BI Tegaskan Redenominasi Rupiah Tak Kurangi Nilai dan Daya Beli Masyarakat

Bank Indonesia (BI) secara tegas menyatakan bahwa rencana redenominasi rupiah, sebuah langkah penyederhanaan digit mata uang, dipastikan tidak akan berdampak pada nilai tukar rupiah maupun daya beli masyarakat. Kebijakan ini murni dirancang untuk mengurangi jumlah nol pada pecahan uang, tanpa sedikit pun mengubah nilai riilnya terhadap barang dan jasa yang ada di pasar.

Menurut Kepala Departemen Komunikasi BI, Ramdan Denny Prakoso, di Jakarta pada Senin (10/11), redenominasi rupiah merupakan strategi fundamental yang bertujuan untuk meningkatkan efisiensi transaksi keuangan, sekaligus memperkokoh kredibilitas mata uang rupiah di mata dunia, serta mendorong modernisasi sistem pembayaran nasional.

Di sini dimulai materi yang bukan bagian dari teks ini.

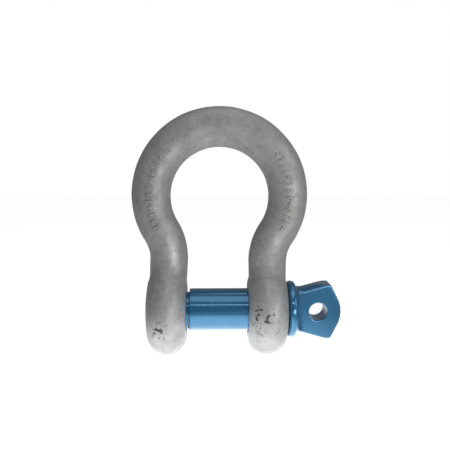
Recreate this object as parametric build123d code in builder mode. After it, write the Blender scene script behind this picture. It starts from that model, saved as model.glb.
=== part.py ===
"""Screw pin bow shackle, 22 mm bar, 6.5 tonne size, in millimetres.

A bow shackle is two forgings. One is a round bar bent into a bow, with an eye forged on each end. The other
is a screw pin that closes the mouth between the eyes. The pin passes through a plain hole in one eye and
screws into the other, until its collar meets the first eye.

Frame: the origin is on the pin's axis, midway between the eyes. +X runs along the pin to its head, +Z runs
from the pin to the crown of the bow, and the bow lies in the XZ plane.

The pin's collar is a ring of its own, held in a groove of the pin. It carries the travel of the screw, and
the pin turns in it.
"""

import os
from math import acos, cos, degrees, pi, radians, sin, sqrt, tan

from build123d import *

os.makedirs("parts", exist_ok=True)

# Sizes of the bow
pin_diameter = 25.4
jaw_width = 36.6  # between the eyes
inside_length = 84.5  # from the pin to the inside of the crown
bow_inside_width = 58.0
bar_diameter = 22.9
crown_thickness = 23.8  # the bar is a little thicker at the crown
leg_inside_width = 35.8  # between the straight legs, above the eyes
reverse_radius = 30.0  # centreline radius of the bend between leg and bow
bow_lean = 1.2  # degrees that the forging leans towards the plain eye

# Sizes of the eyes
eye_diameter = 54.2
eye_thickness = 23.2
eye_flat_diameter = 31.0  # the flat that the collar seats on
eye_root_height = 8.0  # where the neck of the leg starts, inside the eye
eye_root_margin = 0.6  # the neck stays this far inside the eye's surface there

# Sizes of the holes
plain_hole_clearance = 1.7  # on the diameter
hole_chamfer = 0.9
tapped_mouth_clearance = 0.9  # on the diameter, between the tapped hole's mouth and the shank

# Sizes of the thread
thread_pitch = 3.175
thread_major = 24.8
thread_depth = 1.75
thread_crest_width = 0.5
thread_flank_angle = 30.0
thread_radial_clearance = 0.3
thread_side_clearance = 0.12  # along the axis, on each flank
tap_run_out = 1.0  # how far the tap passes each face of the eye
thread_tip_stand_out = 0.6  # past the eye's outer face
thread_tip_diameter = 20.6  # at the small end of the tip's chamfer

# Sizes of the pin's shank
shank_end_gap = 1.7  # the plain shank stops this far before the tapped eye
shank_end_chamfer = 0.4
relief_groove_width = 0.7

# Sizes of the collar
seat_gap = 0.05
collar_diameter = 34.4
collar_length = 5.4
collar_rim_rounding = 2.4
collar_running_clearance = 0.05
lip_diameter = 29.2  # the pin's front lip, which keeps the collar on
lip_length = 1.2

# Sizes of the pin's head
neck_diameter = 27.9
flare_diameter = 30.6  # where the neck meets the collar's back
neck_length = 2.4  # from the flare to where the neck starts to widen
tab_thickness = 14.0
tab_width = 32.4
tab_root_width = 28.4
tab_widest_from_collar = 15.0
tab_straight_length = 5.6
tab_nose_width = 13.0
tab_nose_height = 1.2
tab_reach = 26.6  # from the collar's back to the tab's end
tab_blank_diameter = 34.9  # of the round stock that the flats are pressed on
tab_blank_from_collar = 17.5  # where that stock reaches its full diameter
tab_corner_radius = 1.6
tab_edge_radius = 0.4
flat_from_collar = 3.9  # where each flat starts, on the pin's axis
flat_arc_radius = 55.0  # of the flat's end by the neck
flat_cove_radius = 3.6
tab_tilt = 1.5  # how far the tight pin's tab is turned from the plane of the bow
eye_hole_diameter = 10.8
eye_hole_from_end = 13.5
eye_hole_rounding = 0.6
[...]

Denny menjelaskan lebih lanjut bahwa seluruh proses redenominasi akan dirancang dengan sangat hati-hati dan melibatkan koordinasi intensif antarlembaga. Saat ini, Rancangan Undang-Undang (RUU) Redenominasi Rupiah telah resmi masuk dalam Program Legislasi Nasional (Prolegnas) Jangka Menengah 2025–2029, sebuah inisiatif penting dari pemerintah yang diusulkan oleh Bank Indonesia sendiri.

Pembahasan mendalam mengenai RUU redenominasi ini, imbuhnya, akan melibatkan kolaborasi antara Pemerintah dan DPR. Faktor-faktor krusial seperti stabilitas politik, ekonomi, sosial, serta kesiapan teknis – mulai dari infrastruktur hukum hingga sistem logistik dan teknologi informasi – akan menjadi pertimbangan utama. Bank Indonesia, tegas Denny, berkomitmen penuh untuk terus menjaga stabilitas nilai rupiah dan mendukung pertumbuhan ekonomi nasional selama seluruh tahapan proses ini berjalan.

Kendati demikian, wacana redenominasi rupiah ini turut memicu beragam pandangan dari kalangan ekonom. Achmad Nur Hidayat, seorang Pakar Kebijakan Publik UPN Veteran Jakarta, berpendapat bahwa langkah ini belum seharusnya menjadi prioritas utama. Terlebih, kondisi ekonomi Indonesia saat ini dinilai masih rapuh, ditandai oleh melemahnya daya beli masyarakat dan stagnasi investasi yang berkelanjutan.

“Masalah utamanya bukan terletak pada konsep redenominasi itu sendiri, melainkan pada waktu dan motivasi di balik kebijakan ini,” ujar Achmad. Ia menganalogikan, saat masyarakat masih berjuang menghadapi kenaikan harga bahan pokok dan tingginya angka pengangguran, redenominasi seolah hanya mempercantik tampilan dinding rumah yang sudah retak, tanpa menyentuh perbaikan fondasi yang sebenarnya.

Menurut Achmad, kebijakan ini lebih condong bersifat simbolik, yang tujuannya cenderung menonjolkan gengsi serta citra politik-ekonomi, alih-alih memberikan solusi nyata terhadap persoalan yang dihadapi masyarakat. Ia juga menyoroti bahwa redenominasi baru akan efektif jika diterapkan di negara yang telah memiliki stabilitas makroekonomi yang kuat dan tingkat kepercayaan publik yang tinggi, sebagaimana terlihat pada kasus Turki dan Korea Selatan.

Sayangnya, Achmad menegaskan, Indonesia belum mencapai tahapan tersebut. Nilai tukar rupiah masih sangat sensitif terhadap berbagai tekanan eksternal, dan masyarakat belum sepenuhnya terbiasa dengan nominal uang yang lebih kecil. Perubahan menjadi “Rupiah Baru” justru berpotensi menimbulkan kebingungan dalam penetapan harga serta memicu persepsi inflasi yang salah di tengah-tengah publik.

Daripada sekadar memoles angka pada lembaran uang, Achmad menyarankan agar pemerintah lebih fokus pada upaya-upaya fundamental. Ini meliputi penguatan ekonomi riil, penciptaan lebih banyak lapangan kerja, penstabilan harga pangan, dan peningkatan kualitas pelayanan publik secara menyeluruh. “Martabat rupiah sesungguhnya tidak ditentukan oleh berapa banyak nol di belakang nominalnya, melainkan oleh seberapa kuat rakyatnya mampu menopang perekonomian nasional,” tutup Achmad dengan tegas.